Alors que nous nous apprêtons à nous séparer, des visages d’absents me reviennent en mémoire.
Je pense à mon ami Driss Ben Zekri à Rabat et aux rescapé(e)s des disparitions de Laayoune, au Sahara occidental.
Je pense à mes amis avocats d’Algérie, Me Bouchachi, Me Khelili, Me Abdenour, Me Zahouane, qui se battent depuis plus dix ans pour le droit et la vérité.
Je pense à Me Radhia Nasraoui, l’avocate tunisienne des sans voix, à son mari, toujours recherché, Hamma Hammami, mes amis, au Dr. Moncef Marzouki, l’honneur de la Tunisie, aux détenus tunisiens d’opinion en grève de la faim pour certains depuis plus de 70 jours. Merci d’entendre leur nom et de ne pas les oublier : Nourredine Hamdouni, Abdallah Drissa, Abdeljalil Bouhjila.
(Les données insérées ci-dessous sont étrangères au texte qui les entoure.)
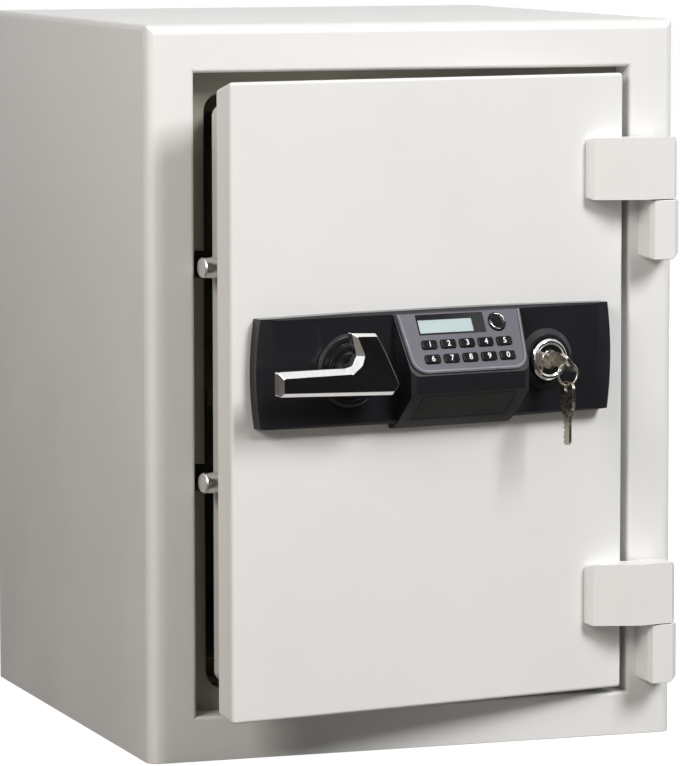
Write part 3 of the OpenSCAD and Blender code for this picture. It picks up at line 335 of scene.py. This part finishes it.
def finishes():
    """Every finish of the safe by name."""
    coat = coat_group()
    plate = metal_group()
    return {
        "paint": coated("off_white_powder_coat", coat, srgb(236, 236, 235), 0.42, drift=0.008, uneven=0.05,
                        grain=1100, depth=2.5e-5, strength=0.22),
        "liner": coated("grey_satin_paint", coat, srgb(205, 205, 200), 0.45, drift=0.015, grain=1300),
        # Darker and warmer than the jamb's own pale moulding: painted shade of the door gap
        "jamb": coated("grey_moulding_painted_shade", coat, srgb(158, 152, 139), 0.5, drift=0.02, grain=700),
        "fill": coated("poured_fire_fill", coat, srgb(170, 165, 155), 0.9, drift=0.12, grain=350,
                       depth=4e-4, strength=0.6),
        "seal": coated("black_heat_seal", coat, srgb(32, 32, 33), 0.85, drift=0.1, grain=600,
                       depth=1e-4, strength=0.4),
        "panel": coated("gloss_black_moulding", coat, srgb(34, 34, 38), 0.2, drift=0.05, uneven=0.04,
                        grain=1500, depth=6e-6, strength=0.2, shine=0.4),
        # Matt, and darker than the gloss panel: painted shade on the down-facing lower slope and the battery
        # cover
        "shade": coated("matt_black_moulding_painted_shade", coat, srgb(24, 23, 22), 0.45, drift=0.05, grain=1500,
                        depth=6e-6, shine=0.2),
        "satin": coated("satin_black_moulding", coat, srgb(18, 19, 22), 0.14, drift=0.06, grain=1600,
                        shine=0.3),
        "bezel": coated("gunmetal_lacquer", coat, srgb(79, 77, 89), 0.36, drift=0.03, uneven=0.06,
                        grain=3200, depth=1e-5, strength=0.25, shine=0.25),
        # Brighter than the bezel: a painted highlight on its raised rim
        "rim": coated("rim_lacquer_painted_highlight", coat, srgb(104, 103, 113), 0.25, drift=0.03, grain=3000,
                      depth=1e-5, strength=0.2, shine=0.4),
        "cap": coated("black_key_cap", coat, srgb(12, 12, 15), 0.12, drift=0.05, uneven=0.03, grain=2500,
                      depth=6e-6, shine=0.3),
        "print": coated("white_key_print", coat, srgb(235, 235, 235), 0.5, drift=0.03, grain=4000),
        "screen": coated("pale_green_display", coat, srgb(176, 193, 195), 0.3, drift=0.02, grain=5000,
                         depth=2e-6, shine=0.15),
        "board": coated("green_circuit_board", coat, srgb(38, 96, 54), 0.4, drift=0.15, grain=900),
        "cell": coated("cell_wrapper", coat, srgb(40, 40, 48), 0.35, drift=0.05, grain=900),
        "chrome": metal("polished_chrome", plate, (0.86, 0.85, 0.85, 1), 0.05, marks=0.06, scratch=300),
        "bolt": metal("polished_bolt_steel", plate, (0.78, 0.77, 0.75, 1), 0.09, marks=0.1, scratch=900,
                      stretch=(6, 0.4, 0.4), depth=1e-5, strength=0.3),
        "steel": metal("zinc_plated_steel", plate, (0.62, 0.63, 0.64, 1), 0.32, marks=0.18, scratch=600,
                       stretch=(1, 1, 6), depth=8e-6, strength=0.3),
        "nickel": metal("worn_nickel_key", plate, (0.52, 0.48, 0.41, 1), 0.16, marks=0.2, scratch=1200,
                        stretch=(3, 1, 0.3), depth=8e-6, strength=0.3),
    }


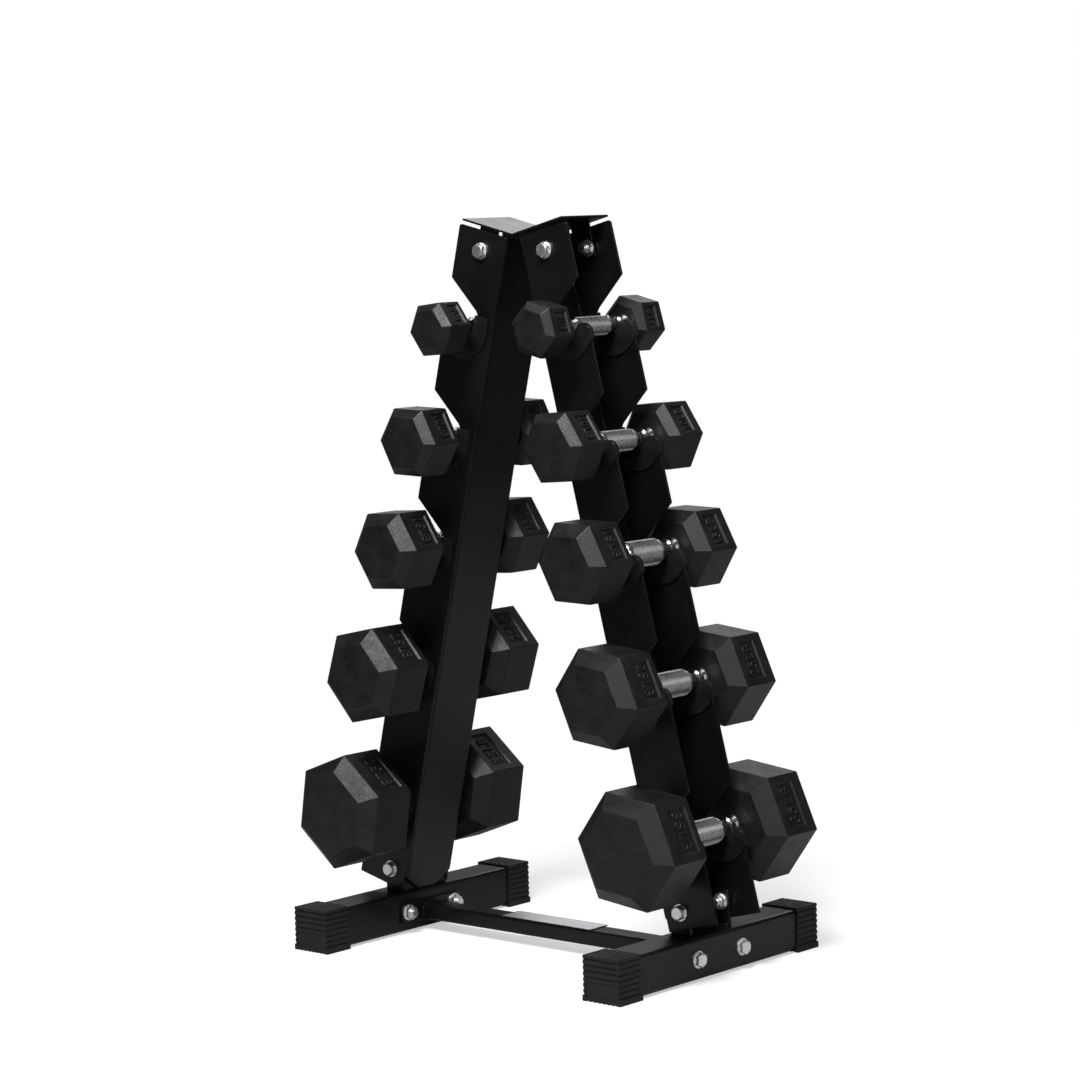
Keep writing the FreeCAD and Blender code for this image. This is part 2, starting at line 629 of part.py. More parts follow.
def heads(flats, length, bevel, waist):
    y0, y1 = HEAD_START, HEAD_START + length
    shell = hex_block(flats, y0, y1, bevel)
    hollow = hex_block(flats - 2 * RUBBER, y0 + RUBBER, y1 - RUBBER, bevel)
    hole = cylinder_y(waist + SPIGOT_GAP, y0 - CUT, y0 + 2 * RUBBER, 0, 0)
    shell = shell.cut(hollow).cut(hole)
    return [shell, turned_z(shell, 180)]


def cores(flats, length, bevel, waist):
    y0, y1 = HEAD_START, HEAD_START + length
    core = hex_block(flats - 2 * RUBBER, y0 + RUBBER, y1 - RUBBER, bevel)
    core = core.cut(cylinder_y(waist + SPIGOT_GAP, y0, spigot_end(length), 0, 0))
    return [core, turned_z(core, 180)]


def handle(length, barrel, waist):
    """Barrel, waist that rests in the cradles, collar, flare and the spigot in the core."""
    end = spigot_end(length)
    profile = [(barrel, BARREL_HALF),
               (waist, BARREL_HALF + SHOULDER),
               (waist, SEAT_END),
               (waist + COLLAR_STEP, SEAT_END),
               (waist + COLLAR_STEP, COLLAR_END),
               (waist, COLLAR_END),
               (waist, FLARE_START),
               (waist + FLARE_STEP, HEAD_START),
               (waist, HEAD_START),
               (waist, end)]
    half = [vec(r, y, 0) for r, y in profile]
    mirror = [vec(p.x, -p.y, 0) for p in reversed(half)]
    outline = [vec(0, -end, 0)] + mirror + half + [vec(0, end, 0), vec(0, -end, 0)]
    face = Part.Face(Part.makePolygon(outline))
    return face.revolve(vec(0, 0, 0), vec(0, 1, 0), 360).removeSplitter()


def dumbbell(side, tier, turn):
    name, flats, length, bevel, barrel, waist = DUMBBELLS[tier]
    x, z = rack_xz(*seat(TOOTH_POSITIONS[tier], waist))
    label = ("right_" if side > 0 else "left_") + name + "_"

    def place(shape):
        return moved(turned_y(shape, turn), side * x, 0, z)

    return {label + "heads": [place(s) for s in heads(flats, length, bevel, waist)],
            label + "cores": [place(s) for s in cores(flats, length, bevel, waist)],
            label + "handle": [place(handle(length, barrel, waist))]}


# ---- the rack ----------------------------------------------------------------------------

def frame_nodes():
    leg = upright_leg()
    nodes = {"top_bracket": [top_bracket()], "crossbar": [crossbar()], "name_plate": [name_plate()]}
    for word, side in (("left", -1), ("right", 1)):
        nodes[word + "_leg"] = [leg_to_rack(leg, side)]
        nodes[word + "_foot_tube"] = [foot_tube(side)]
        nodes[word + "_leg_bracket"] = [leg_bracket(side)]
        nodes[word + "_crossbar_end_plate"] = [end_plate(side)]
        for place, face in (("front", -1), ("rear", 1)):
            nodes[word + "_" + place + "_cradle_liners"] = liners(leg, side, face)
            nodes[word + "_" + place + "_end_cap"] = [end_cap(side, face)]
    nodes.update(joint_fasteners())
    return nodes


def all_nodes():
    nodes = frame_nodes()
    for side, turns in ((-1, TURN_LEFT), (1, TURN_RIGHT)):
        for tier, turn in enumerate(turns):
            nodes.update(dumbbell(side, tier, turn))
    return nodes


def main():
    os.makedirs("parts", exist_ok=True)
    for name, shapes in all_nodes().items():
        shape = shapes[0] if len(shapes) == 1 else Part.makeCompound(shapes)
        shape.exportStep(os.path.join("parts", name + ".step"))


main()
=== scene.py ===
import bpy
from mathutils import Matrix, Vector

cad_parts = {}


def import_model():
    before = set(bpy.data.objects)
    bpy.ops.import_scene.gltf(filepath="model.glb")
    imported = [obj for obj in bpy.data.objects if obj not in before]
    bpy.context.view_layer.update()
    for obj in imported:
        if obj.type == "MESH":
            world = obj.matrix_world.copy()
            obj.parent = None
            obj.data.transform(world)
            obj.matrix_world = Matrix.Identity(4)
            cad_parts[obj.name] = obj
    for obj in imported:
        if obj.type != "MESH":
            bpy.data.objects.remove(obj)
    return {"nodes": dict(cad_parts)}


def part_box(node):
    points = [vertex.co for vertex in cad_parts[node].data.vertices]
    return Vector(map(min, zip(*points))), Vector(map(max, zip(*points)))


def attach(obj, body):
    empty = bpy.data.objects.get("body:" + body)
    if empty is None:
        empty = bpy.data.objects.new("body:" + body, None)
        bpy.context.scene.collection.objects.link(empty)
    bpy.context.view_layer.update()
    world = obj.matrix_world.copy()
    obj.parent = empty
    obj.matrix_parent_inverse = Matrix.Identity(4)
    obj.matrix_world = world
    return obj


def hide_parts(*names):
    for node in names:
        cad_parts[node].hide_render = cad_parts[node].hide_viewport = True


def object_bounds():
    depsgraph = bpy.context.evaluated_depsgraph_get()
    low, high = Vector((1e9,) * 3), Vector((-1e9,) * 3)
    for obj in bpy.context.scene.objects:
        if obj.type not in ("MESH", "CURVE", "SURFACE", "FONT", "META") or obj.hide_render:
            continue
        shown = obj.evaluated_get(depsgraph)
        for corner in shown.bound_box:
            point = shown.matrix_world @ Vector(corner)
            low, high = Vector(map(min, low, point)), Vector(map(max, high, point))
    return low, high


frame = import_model()
CAD_BOX = [list(corner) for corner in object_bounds()]

import math
import bmesh
import bpy
from mathutils import Matrix, Vector

# Looks of the dumbbell rack, in metres: rubber heads with recessed weight labels, knurled
# chrome handles, satin powder coat, moulded liners and caps, zinc fasteners and weld beads.

# name, label, across flats, overall length, edge bevel, barrel radius, waist radius
DUMBBELLS = (
    ("5lb", "5LB", 0.062, 0.222, 0.0085, 0.0120, 0.0100),
    ("10lb", "10LB", 0.082, 0.247, 0.0105, 0.0135, 0.0110),
    ("15lb", "15LB", 0.094, 0.276, 0.0145, 0.0165, 0.0125),
    ("25lb", "25LB", 0.111, 0.297, 0.0165, 0.0165, 0.0125),
    ("35lb", "35LB", 0.130, 0.309, 0.0180, 0.0165, 0.0125),
)
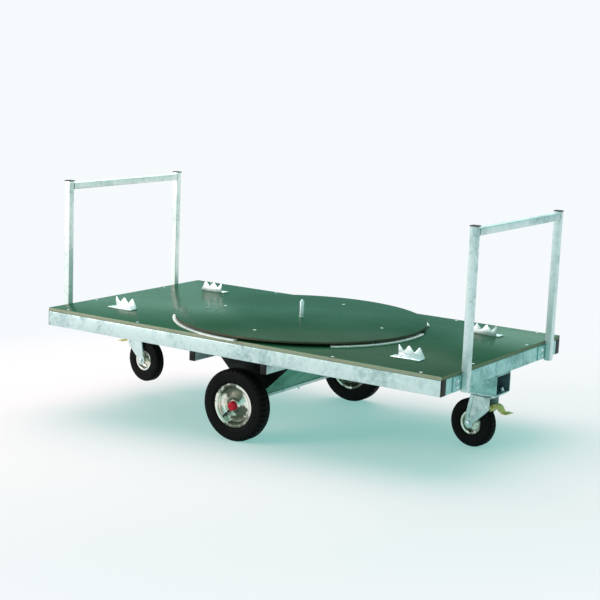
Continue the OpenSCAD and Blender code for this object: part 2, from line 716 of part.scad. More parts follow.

Je pense au Dr. Saadeddine Ibrahim – empêché de sortir d’Égypte, mais aussi et surtout de travailler – dont le procès commence le 18 novembre, au lendemain du Forum officiel.
Je pense à Eyyad Sarraj et Raji Sourani à Gaza, Eitan, Felner et Uri Avnery en Israël, à tous les amis palestiniens et israéliens, défenseurs du droit et de la paix, qui sont dans la tourmente.
Je pense à Akin Birdal en Turquie, Ghazi Eeid au Liban, Akhtam Naisse en Syrie.Et je leur dis : frères humains, courage !
Avec vous, nous voulons construire une Méditerranée dans le monde, une Méditerranée ouverte au monde. Avec vous, nous voulons mettre fin aux Bastilles de la Méditerranée. Je ne sais si nous y parviendrons, mais nous vous promettons de ne pas relâcher l’effort.